Bad focus on the news article.
people got really upset with them throwing away books that had multiple reprintings and were in awful condition.
That is not what is going on here, though. They bought millions of dollars of new books in order to train AI and used destructive scanning instead of non-destructive methods. It is a huge waste of resources. They could have used a non-destructive method then donated the books. But like everything involved in current AI, they chose the most wasteful method
The books were purchased and destroyed to digitize them. There is nothing wrong with digitizing a work. The books were destroyed because duplicating a work without permission is illegal, but destroying the original means that there is only one copy in the end still.
The LLM training is the problem. This is not.

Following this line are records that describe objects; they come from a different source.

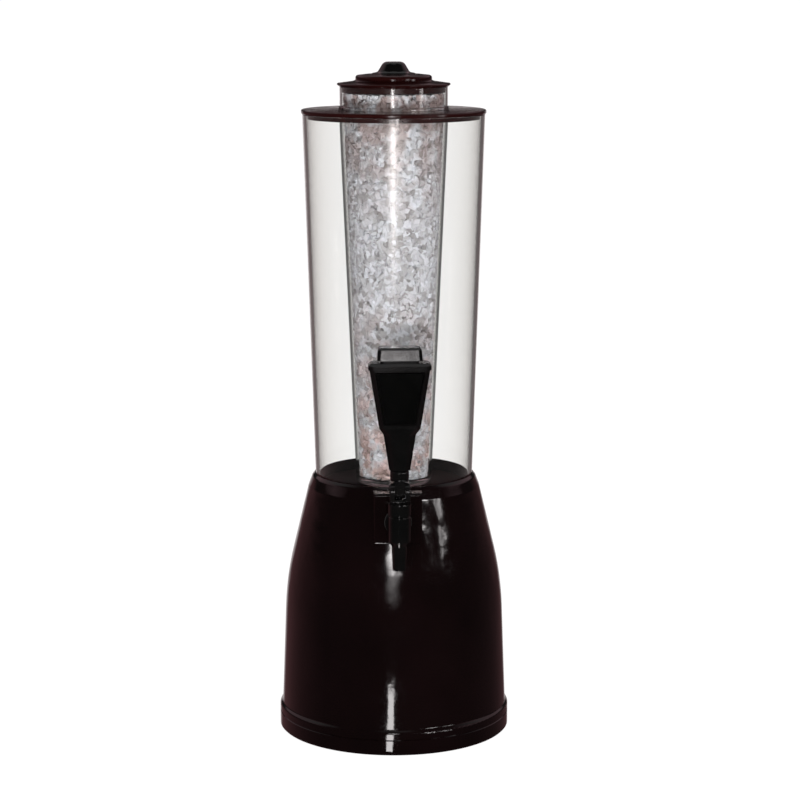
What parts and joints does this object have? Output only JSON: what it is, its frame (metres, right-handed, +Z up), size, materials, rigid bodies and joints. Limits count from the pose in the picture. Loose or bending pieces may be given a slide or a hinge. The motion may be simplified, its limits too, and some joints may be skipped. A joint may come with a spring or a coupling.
{
  "type": "drink tower dispenser",
  "caption": "Table drink tower: dark bell base with a lever tap, clear tapered tank under a ring lid, and a lift-out clear ice tube with a knobbed cap.",
  "frame": {"origin": "on the bell's axis, at the height of the table that the rubber ring rests on", "axes": "+Z up along the tower, -Y towards the tap and the person who pours, +X to that person's right"},
  "size_m": [0.18, 0.2043, 0.5201],
  "materials": {
    "oxblood_plastic": "high gloss moulded",
    "clear_acrylic": "clear, polished",
    "crushed_ice": "wet crushed ice",
    "black_plastic": "gloss moulded",
    "black_matte": "matte",
    "rubber": "matte",
    "steel": "brushed"
  },
  "bodies": {
    "base": {"base_shell": "oxblood_plastic", "foot_plate": "oxblood_plastic", "foot_ring": "rubber", "foot_screws": "steel", "reservoir_floor": "oxblood_plastic", "floor_screws": "steel", "tank_gasket": "rubber", "drink_tank": "clear_acrylic", "tap_body": "black_plastic", "tap_outer_washer": "rubber", "shank_spacer": "black_plastic", "tap_inner_washer": "rubber", "tap_jam_nut": "steel", "tap_bonnet": "black_plastic", "stem_seal": "rubber", "lever_pin": "steel"},
    "tap_lever": {"tap_lever": "black_plastic", "stem_pin": "steel", "tap_handle": "black_plastic", "handle_panel": "black_matte", "handle_cap": "black_plastic"},
    "valve_stem": {"valve_stem": "steel", "seat_plug": "rubber", "return_spring": "steel"},
    "lid": {"lid_ring": "oxblood_plastic"},
    "ice_tube": {"ice_tube": "clear_acrylic", "crushed_ice": "crushed_ice"},
    "ice_cap": {"ice_cap": "oxblood_plastic", "cap_knob": "black_plastic", "knob_screw": "steel"}
  },
  "joints": [
    {"name": "lever_pull", "type": "hinge", "parent": "base", "child": "tap_lever", "pos_m": [0, -0.108, 0.2095], "axis": [1, 0, 0], "range_deg": [0, 35], "stiffness_Nm_per_rad": 0.3, "springref_deg": -20.05},
    {"name": "stem_lift", "type": "slide", "parent": "base", "child": "valve_stem", "axis": [0, 0, 1], "range_m": [0, 0.00287], "deforming": ["return_spring"]},
    {"name": "lid_lift", "type": "slide", "parent": "base", "child": "lid", "axis": [0, 0, 1], "range_m": [0, 0.3]},
    {"name": "ice_tube_lift", "type": "slide", "parent": "lid", "child": "ice_tube", "axis": [0, 0, 1], "range_m": [0, 0.31]},
    {"name": "cap_lift", "type": "slide", "parent": "ice_tube", "child": "ice_cap", "axis": [0, 0, 1], "range_m": [0, 0.05]}
  ],
  "couplings": [
    {"joint": "stem_lift", "follows": "lever_pull", "m_per_rad": 0.0046948}
  ]
}
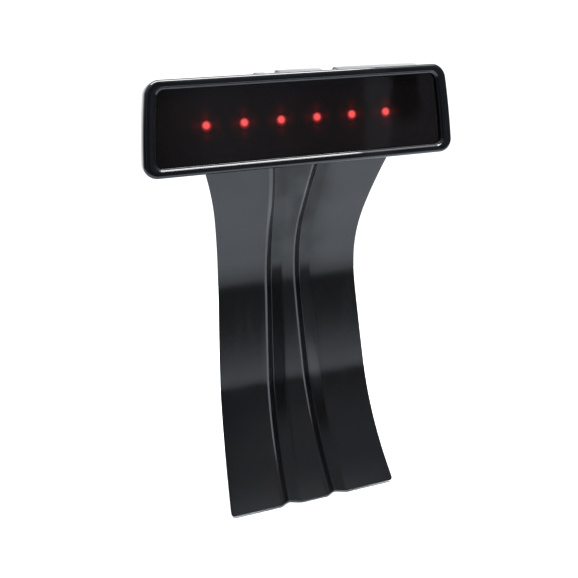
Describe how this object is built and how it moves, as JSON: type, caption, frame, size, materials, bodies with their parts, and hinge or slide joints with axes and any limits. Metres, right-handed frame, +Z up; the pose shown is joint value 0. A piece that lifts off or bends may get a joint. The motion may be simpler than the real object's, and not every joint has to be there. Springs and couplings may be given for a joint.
{
  "type": "third brake light",
  "caption": "High-level brake light: wide tapered head with a smoked lens over a row of red LEDs, on a waisted, curved mast with a bolt-on mounting plate at the back.",
  "frame": {"origin": "middle of the mounting plate's rear face, where the lamp is bolted to the spare wheel carrier or tailgate", "axes": "+Y out of the mounting plate's rear face, towards the vehicle; +Z up along the mast; +X to the right of someone standing behind the vehicle and facing it"},
  "size_m": [0.2092, 0.0801, 0.2892],
  "materials": {
    "gloss_black_plastic": "polished moulding",
    "satin_black_plastic": "fine satin moulding, slightly worn",
    "matte_black_nylon": "matte, glass-filled",
    "smoked_acrylic": "polished, darkly tinted, see-through to bright lamps",
    "clear_acrylic": "clear",
    "led_red": "glowing red",
    "board_solder_mask": "white solder mask",
    "chip_epoxy": "moulded epoxy",
    "capacitor_can": "drawn can",
    "black_rubber": "matte",
    "grey_foam": "closed-cell foam",
    "black_coated_steel": "black electrocoat",
    "zinc_plated_steel": "bright zinc",
    "tinned_brass": "tin plated"
  },
  "bodies": {
    "root": {"board_screw_1": "zinc_plated_steel", "board_screw_2": "zinc_plated_steel", "board_screw_3": "zinc_plated_steel", "board_screw_4": "zinc_plated_steel", "breather_vent": "black_rubber", "driver_chip": "chip_epoxy", "head_screw_1": "zinc_plated_steel", "head_screw_2": "zinc_plated_steel", "head_screw_3": "zinc_plated_steel", "head_screw_4": "zinc_plated_steel", "inlet_connector": "matte_black_nylon", "inlet_gasket": "black_rubber", "input_capacitor": "capacitor_can", "lamp_housing": "gloss_black_plastic", "led_1": "led_red", "led_2": "led_red", "led_3": "led_red", "led_4": "led_red", "led_5": "led_red", "led_6": "led_red", "led_board": "board_solder_mask", "led_optic_1": "clear_acrylic", "led_optic_2": "clear_acrylic", "led_optic_3": "clear_acrylic", "led_optic_4": "clear_acrylic", "led_optic_5": "clear_acrylic", "led_optic_6": "clear_acrylic", "lens_bezel": "gloss_black_plastic", "lens_seal": "black_rubber", "mast_core_frame": "matte_black_nylon", "mast_front_shell": "satin_black_plastic", "mast_rear_cover": "satin_black_plastic", "mast_screw_1": "zinc_plated_steel", "mast_screw_2": "zinc_plated_steel", "mast_screw_3": "zinc_plated_steel", "mast_screw_4": "zinc_plated_steel", "mast_screw_5": "zinc_plated_steel", "mast_screw_6": "zinc_plated_steel", "mounting_plate": "black_coated_steel", "mounting_stud_1": "zinc_plated_steel", "mounting_stud_2": "zinc_plated_steel", "mounting_stud_3": "zinc_plated_steel", "mounting_stud_4": "zinc_plated_steel", "neck_seal": "grey_foam", "optic_carrier": "matte_black_nylon", "protection_diode": "chip_epoxy", "rear_pad_left": "black_rubber", "rear_pad_right": "black_rubber", "shunt_resistor_left": "chip_epoxy", "shunt_resistor_right": "chip_epoxy", "side_clip_left": "matte_black_nylon", "side_clip_right": "matte_black_nylon", "smoked_lens": "smoked_acrylic", "terminal_pin_1": "tinned_brass", "terminal_pin_2": "tinned_brass"}
  },
  "joints": []
}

The books were destroyed because duplicating a work without permission is illegal
It is not illegal if you don’t distribute, which the judge ruled meant this was fair use. They destroyed the books as part of the digitizing project because it is likely faster and cheaper than non-destructive methods.
but destroying the original means that there is only one copy in the end still.

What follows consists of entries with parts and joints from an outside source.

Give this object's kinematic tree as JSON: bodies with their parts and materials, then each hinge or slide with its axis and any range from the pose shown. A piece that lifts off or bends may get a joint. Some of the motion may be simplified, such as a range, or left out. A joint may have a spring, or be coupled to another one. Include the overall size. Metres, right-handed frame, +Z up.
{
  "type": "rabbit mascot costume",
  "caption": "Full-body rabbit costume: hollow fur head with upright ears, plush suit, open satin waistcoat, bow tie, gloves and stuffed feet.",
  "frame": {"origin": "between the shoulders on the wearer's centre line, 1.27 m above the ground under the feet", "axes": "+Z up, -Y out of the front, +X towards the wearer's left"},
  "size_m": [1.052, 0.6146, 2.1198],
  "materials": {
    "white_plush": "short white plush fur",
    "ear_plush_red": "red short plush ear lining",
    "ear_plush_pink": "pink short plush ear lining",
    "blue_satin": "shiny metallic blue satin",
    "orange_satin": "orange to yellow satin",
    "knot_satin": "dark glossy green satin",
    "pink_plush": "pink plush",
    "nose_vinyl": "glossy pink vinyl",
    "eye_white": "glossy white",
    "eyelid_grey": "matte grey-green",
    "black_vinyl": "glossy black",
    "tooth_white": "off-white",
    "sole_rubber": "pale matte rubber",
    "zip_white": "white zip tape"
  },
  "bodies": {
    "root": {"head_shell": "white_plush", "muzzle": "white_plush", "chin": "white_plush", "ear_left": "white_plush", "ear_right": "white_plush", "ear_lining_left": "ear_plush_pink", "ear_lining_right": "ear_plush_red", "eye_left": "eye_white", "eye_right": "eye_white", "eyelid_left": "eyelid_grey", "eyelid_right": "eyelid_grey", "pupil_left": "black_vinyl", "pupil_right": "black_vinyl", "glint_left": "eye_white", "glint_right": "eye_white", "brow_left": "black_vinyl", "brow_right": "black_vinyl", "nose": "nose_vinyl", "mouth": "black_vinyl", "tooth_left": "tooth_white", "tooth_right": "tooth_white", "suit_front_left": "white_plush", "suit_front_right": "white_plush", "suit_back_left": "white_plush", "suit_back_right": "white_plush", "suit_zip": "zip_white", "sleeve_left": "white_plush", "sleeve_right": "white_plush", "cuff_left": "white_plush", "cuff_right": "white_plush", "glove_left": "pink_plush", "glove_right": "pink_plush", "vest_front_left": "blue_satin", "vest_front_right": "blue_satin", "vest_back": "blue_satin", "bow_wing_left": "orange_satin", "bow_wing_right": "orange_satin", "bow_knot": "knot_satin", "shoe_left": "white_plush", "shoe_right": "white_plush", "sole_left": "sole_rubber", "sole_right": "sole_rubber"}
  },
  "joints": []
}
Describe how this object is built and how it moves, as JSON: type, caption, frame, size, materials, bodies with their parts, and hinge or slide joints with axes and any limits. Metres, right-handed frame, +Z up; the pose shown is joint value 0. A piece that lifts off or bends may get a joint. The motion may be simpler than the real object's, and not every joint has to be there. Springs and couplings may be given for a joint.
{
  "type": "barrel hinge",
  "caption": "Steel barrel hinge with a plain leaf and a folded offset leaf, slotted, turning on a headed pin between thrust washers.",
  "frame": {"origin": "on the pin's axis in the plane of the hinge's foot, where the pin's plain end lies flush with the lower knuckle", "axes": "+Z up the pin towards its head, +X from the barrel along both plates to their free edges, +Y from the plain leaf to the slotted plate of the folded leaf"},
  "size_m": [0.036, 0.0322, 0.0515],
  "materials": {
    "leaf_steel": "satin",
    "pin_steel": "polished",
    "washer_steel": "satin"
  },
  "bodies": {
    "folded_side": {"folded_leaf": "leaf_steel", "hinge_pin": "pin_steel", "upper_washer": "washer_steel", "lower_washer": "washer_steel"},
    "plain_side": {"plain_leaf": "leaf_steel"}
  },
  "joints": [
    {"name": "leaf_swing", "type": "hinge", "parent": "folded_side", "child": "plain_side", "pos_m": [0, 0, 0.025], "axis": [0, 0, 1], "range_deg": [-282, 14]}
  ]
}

That is not how this works at all. As long as you aren’t distributing, you are well within your rights to make copies of a book you purchase.
These books were purchased by them before being destroyed in the scanning process. I fail to see the issue with this specific case. Lots of artists buy stuff and irreversibly modify it. Are we going to be angry now at people who glue their puzzles or use parts of books for scrapbooking? If these were unique works there would be an issue, but I don’t think that truly unique pieces would be in their target group, as the destructive scanning is all about cost cutting and unique works cost a lot of money that they wouldn’t just destroy.
The fact that they use it for model training and later sell access to that model’s work is the shady part that has a severe whiff of plagiarism to it.
Paper is a natural resource, and this literally just wasted a fuck ton. There are non-destructive scanning methods.
I think it’s a waste tbh. Like it’s one of those capitalist things of “well its not profitable to sell so lets destroy them”, when anything made for the good of the people would’ve seen a massive opportunity to distribute books to people for free!
Copyright law doesn’t allow them to sell the books. It’s almost certainly a violation to scan books for their content and then sell them.
There is something horribly symbolic in all of that 🤮👿📚
It seems (a little) akin to burning books: sure maybe you can get away with doing whatever you wish to a printed copy that you purchase (legally speaking), but that doesn’t mean that we (the bystanders) should rush to enjoy using the final product of the endeavor.
At least they paid for it. Now regarding destroying them, it highly depends on the books in question. One less Harry Potter book won’t hurt anyone
I gotta reread Vinge’s Rainbows End